Я верю в этюд Уткина об утраченной любви в 2006-м, привычно позорном для нас году, я верю в то, что сербы будут биться, но безуспешно, но мы все равно будем за них болеть. Я верю в мат на трибунах, потому что я его изобрел, но в мат, когда нет детей и дам. Я верю в мягкое порно, в многодетного, чуть менее моего Ковальчука, я верю в раннего Михалкова, я верю в гирлянды на окнах на Новый год, а также верю в то, что невозможное возможно. Пусть даже это спел тот самый друг, который оказался вдруг.
Я верю, что, если ты любишь игру, если аллергически воспринимаешь неуважение к ней, она ответит тебе взаимностью.
После «Непокоренного» (так называется фильм) понимаешь, почему наших нет в ЮАР. Потому что там не может быть, да и не должно быть тех, кто добровольно погружается в ад, ложно оценив обстоятельства и собственное в них место. Кто не любит Игру, тот недостоин ее.
Ах, да! Иствуд снял про Манделу и про регби. Но здесь разницы никакой: футбол, регби. Речь про Игру, в которой вины и обмана нет. И она никогда, никогда, никогда не бывает скучной.
Ковальчук
Теория, что великие достижения больших, и не совсем, как я, больших мужчин, превосходящие жизнь как философскую категорию, должны создаваться большими или не очень, как я, большими мужчинами, но не от мира сего, мне нравится только в первой части. Мы все не от мира сего, если подходить к нам с точки зрения уважения как к личности.

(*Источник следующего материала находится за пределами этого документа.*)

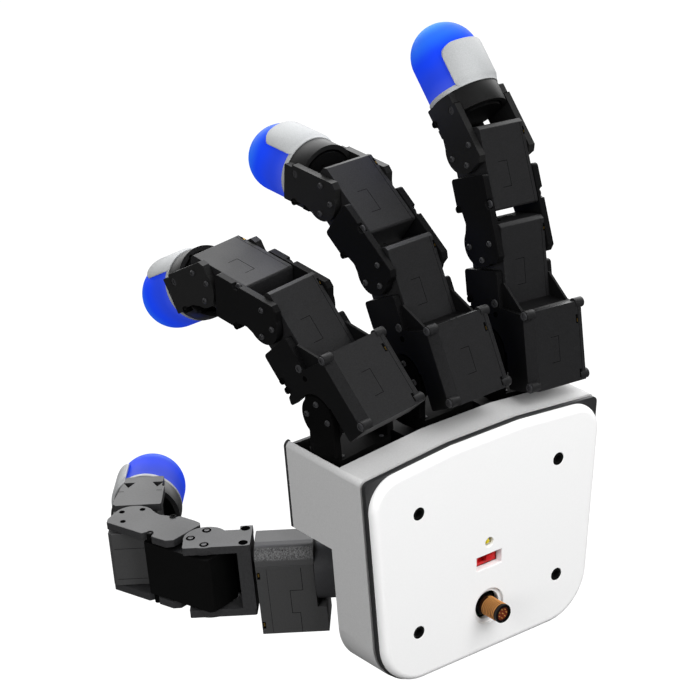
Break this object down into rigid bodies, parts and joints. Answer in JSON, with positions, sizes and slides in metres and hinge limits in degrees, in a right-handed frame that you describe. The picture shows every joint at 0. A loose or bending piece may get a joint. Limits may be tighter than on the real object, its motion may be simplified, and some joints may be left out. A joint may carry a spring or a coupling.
{
  "type": "dexterous robot hand",
  "caption": "Right-handed robot hand with jointed servo-driven fingers, an opposed thumb, rubber finger tips and a bolted wrist plate on its back cover.",
  "frame": {"origin": "centre of the wrist bolt pattern, in the plane of the back cover", "axes": "+Z towards the finger tips, +X out of the palm, the side the fingers close on, +Y towards the thumb"},
  "size_m": [0.1877, 0.1704, 0.2378],
  "materials": {
    "black_frame": "fine satin black anodised",
    "black_panel": "matt black",
    "black_servo": "fine grained matt black",
    "board_green": "matt solder mask",
    "copper": "machined, bright",
    "dark_core": "matt black",
    "lamp_yellow": "clear amber",
    "light_shell": "fine grained light grey",
    "nut_metal": "dark plated",
    "socket_red": "dark red",
    "switch_red": "satin red",
    "tip_metal": "bead blasted",
    "tip_rubber": "translucent blue silicone",
    "white_cover": "smooth satin white"
  },
  "bodies": {
    "palm": {"palm_shell": "light_shell", "palm_front_plate": "black_panel", "palm_rim": "black_panel", "palm_back_cover": "white_cover", "palm_inner_frame": "dark_core", "palm_heel_core": "dark_core", "palm_mount_bosses": "dark_core", "service_board": "board_green", "status_lamp": "lamp_yellow", "mode_switch_body": "switch_red", "socket_barrel": "copper", "socket_insert": "socket_red", "socket_nut": "nut_metal", "thumb_bracket": "dark_core"},
    "switch": {"mode_switch_slider": "switch_red"},
    "index_knuckle": {"index_yoke": "black_frame"},
    "index_proximal": {"index_proximal_frame": "black_frame", "index_proximal_housing": "black_servo", "index_proximal_cover": "black_servo", "index_middle_servo": "black_servo"},
    "index_middle": {"index_middle_plate_thumbward": "black_frame", "index_middle_plate_outward": "black_frame", "index_distal_servo": "black_servo"},
    "index_distal": {"index_distal_frame": "black_frame", "index_tip_shell": "tip_metal", "index_tip_pad": "tip_rubber"},
    "middle_knuckle": {"middle_yoke": "black_frame"},
    "middle_proximal": {"middle_proximal_frame": "black_frame", "middle_proximal_housing": "black_servo", "middle_proximal_cover": "black_servo", "middle_middle_servo": "black_servo"},
    "middle_middle": {"middle_middle_plate_thumbward": "black_frame", "middle_middle_plate_outward": "black_frame", "middle_distal_servo": "black_servo"},
    "middle_distal": {"middle_distal_frame": "black_frame", "middle_tip_shell": "tip_metal", "middle_tip_pad": "tip_rubber"},
    "ring_knuckle": {"ring_yoke": "black_frame"},
    "ring_proximal": {"ring_proximal_frame": "black_frame", "ring_proximal_housing": "black_servo", "ring_proximal_cover": "black_servo", "ring_middle_servo": "black_servo"},
    "ring_middle": {"ring_middle_plate_thumbward": "black_frame", "ring_middle_plate_outward": "black_frame", "ring_distal_servo": "black_servo"},
    "ring_distal": {"ring_distal_frame": "black_frame", "ring_tip_shell": "tip_metal", "ring_tip_pad": "tip_rubber"},
    "thumb_base": {"thumb_hub": "dark_core", "thumb_roll_servo": "black_servo", "thumb_cap": "black_servo"},
    "thumb_knuckle": {"thumb_yoke": "black_frame"},
    "thumb_middle": {"thumb_plate_lower": "black_frame", "thumb_plate_upper": "black_frame", "thumb_first_servo": "black_servo"},
    "thumb_distal": {"thumb_last_servo": "black_servo", "thumb_distal_frame": "black_frame", "thumb_tip_shell": "tip_metal", "thumb_tip_pad": "tip_rubber"}
  },
  "joints": [
    {"name": "index_spread", "type": "hinge", "parent": "palm", "child": "index_knuckle", "pos_m": [0.0354, 0.0435, 0.04748], "axis": [0, 0.0872, 0.9962], "range_deg": [-22.6, 17.4]},
    {"name": "index_knuckle_lift", "type": "hinge", "parent": "index_knuckle", "child": "index_proximal", "pos_m": [0.0354, 0.04501, 0.06477], "axis": [0.0454, -0.9952, 0.0871], "range_deg": [-50, 42]},
    {"name": "index_middle_flex", "type": "hinge", "parent": "index_proximal", "child": "index_middle", "pos_m": [0.06454, 0.04916, 0.09694], "axis": [-0.0454, 0.9952, -0.0871], "range_deg": [-52, 56]},
    {"name": "index_tip_flex", "type": "hinge", "parent": "index_middle", "child": "index_distal", "pos_m": [0.10299, 0.05125, 0.10081], "axis": [-0.0454, 0.9952, -0.0871], "range_deg": [-49, 56.5]},
    {"name": "middle_spread", "type": "hinge", "parent": "palm", "child": "middle_knuckle", "pos_m": [0.0354, 0, 0.04998], "axis": [0, 0, 1], "range_deg": [-21.6, 18.4]},
    {"name": "middle_knuckle_lift", "type": "hinge", "parent": "middle_knuckle", "child": "middle_proximal", "pos_m": [0.0354, 0, 0.06734], "axis": [0.0279, -0.9996, 0], "range_deg": [-65.9, 26.1]},
    {"name": "middle_middle_flex", "type": "hinge", "parent": "middle_proximal", "child": "middle_middle", "pos_m": [0.05457, 0.00054, 0.10649], "axis": [-0.0279, 0.9996, 0], "range_deg": [-37.7, 70.3]},
    {"name": "middle_tip_flex", "type": "hinge", "parent": "middle_middle", "child": "middle_distal", "pos_m": [0.08579, 0.00141, 0.12935], "axis": [-0.0279, 0.9996, 0], "range_deg": [-46.6, 58.9]},
    {"name": "ring_spread", "type": "hinge", "parent": "palm", "child": "ring_knuckle", "pos_m": [0.0354, -0.0435, 0.04748], "axis": [0, -0.0872, 0.9962], "range_deg": [-21.4, 18.6]},
    {"name": "ring_knuckle_lift", "type": "hinge", "parent": "ring_knuckle", "child": "ring_proximal", "pos_m": [0.0354, -0.04501, 0.06477], "axis": [0.0244, -0.9959, -0.0871], "range_deg": [-79.3, 12.7]},
    {"name": "ring_middle_flex", "type": "hinge", "parent": "ring_proximal", "child": "ring_middle", "pos_m": [0.04498, -0.04849, 0.10717], "axis": [-0.0244, 0.9959, 0.0871], "range_deg": [-20.1, 87.9]},
    {"name": "ring_tip_flex", "type": "hinge", "parent": "ring_middle", "child": "ring_distal", "pos_m": [0.05997, -0.05123, 0.14274], "axis": [-0.0244, 0.9959, 0.0871], "range_deg": [-34.2, 71.3]},
    {"name": "thumb_swing", "type": "hinge", "parent": "palm", "child": "thumb_base", "pos_m": [0.0388, 0.0323, -0.01335], "axis": [0, -0.1028, -0.9947], "range_deg": [-27.1, 37.9]},
    {"name": "thumb_roll", "type": "hinge", "parent": "thumb_base", "child": "thumb_knuckle", "pos_m": [0.06897, 0.06551, -0.01678], "axis": [0.6704, 0.738, -0.0763], "range_deg": [-9.7, 62.8]},
    {"name": "thumb_middle_lift", "type": "hinge", "parent": "thumb_knuckle", "child": "thumb_middle", "pos_m": [0.08265, 0.08057, -0.01834], "axis": [0.0479, 0.0595, 0.9971], "range_deg": [-58.4, 46.4]},
    {"name": "thumb_tip_flex", "type": "hinge", "parent": "thumb_middle", "child": "thumb_distal", "pos_m": [0.12208, 0.08901, -0.02074], "axis": [-0.0479, -0.0595, -0.9971], "range_deg": [-64.2, 43.1]},
    {"name": "mode_switch_travel", "type": "slide", "parent": "palm", "child": "switch", "axis": [0, 1, 0], "range_m": [0, 0.003]}
  ]
}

Мы все созданы для великих достижений.
Только один из нас, персонаж фильма свежеиспеченного шедевра «Железная схватка» братьев Коэнов, который не останавливается на полпути, во имя большой и не всегда объясняемой попутчиком цели. Некоторые из нас, будучи затеянными природой больших достижений, не умеют претворить в жизнь свои замыслы, потому что слабы.
Когда у Ильи Ковальчука не шли дела в начале сезона, не просто не шли, а он с треском проваливался в каждом матче, давая повод ехидничать по поводу его восьмисотмиллиардно-грузинско-лариевого контракта, у меня самого было подлейшее состояние духа. Что мне Ковальчук? Я знаком с ним, но это даже не товарищеская категория отношений. Что мне русский парень, играющий в НХЛ? Когда я привожу своим сыновьям примеры того, как нельзя сдаваться, я всегда приводил пример Ковальчука. Но у него все шло более-менее гладко в заокеанской карьере. И вот серьезнейшее испытание. Он выходил с траурным выражением его приятной и, не по-хоккейному голливудской, физиономией. Он с трудом выдавливал слова на пресс-конференциях или, как это называется у Павла Лысенкова, в смешанных зонах. Потому что он выходил со смешанными чувствами в эту смешанную зону и не понимал, почему не идет игра.
Я понимаю эти ножницы между гигантской оплатой и тем, что «улюлюкают» или «буукают» в твою сторону, когда называется твоя фамилия трибуны. Трибуны ведь состоят из Отариков, если не в буквальном смысле понимать мою личность, а как человека купившего билет и требующего за эту плату адекватной игры. Когда ты не забываешь, вчерашняя любовь перечеркивается и экстатические монологи уже начинены ненормативной лексикой. Илья Ковальчук, сам по себе персонаж, насколько я понял из нашего знакомства, боготворящий все ценности, такие как семья, дружба. Я не верю, что нет связи между тем, как он играет, верит в себя и преодолевает невзгоды, и тем, что он даже маленький отпуск проводит с семьей, нося на руках жену, детей и свою маму.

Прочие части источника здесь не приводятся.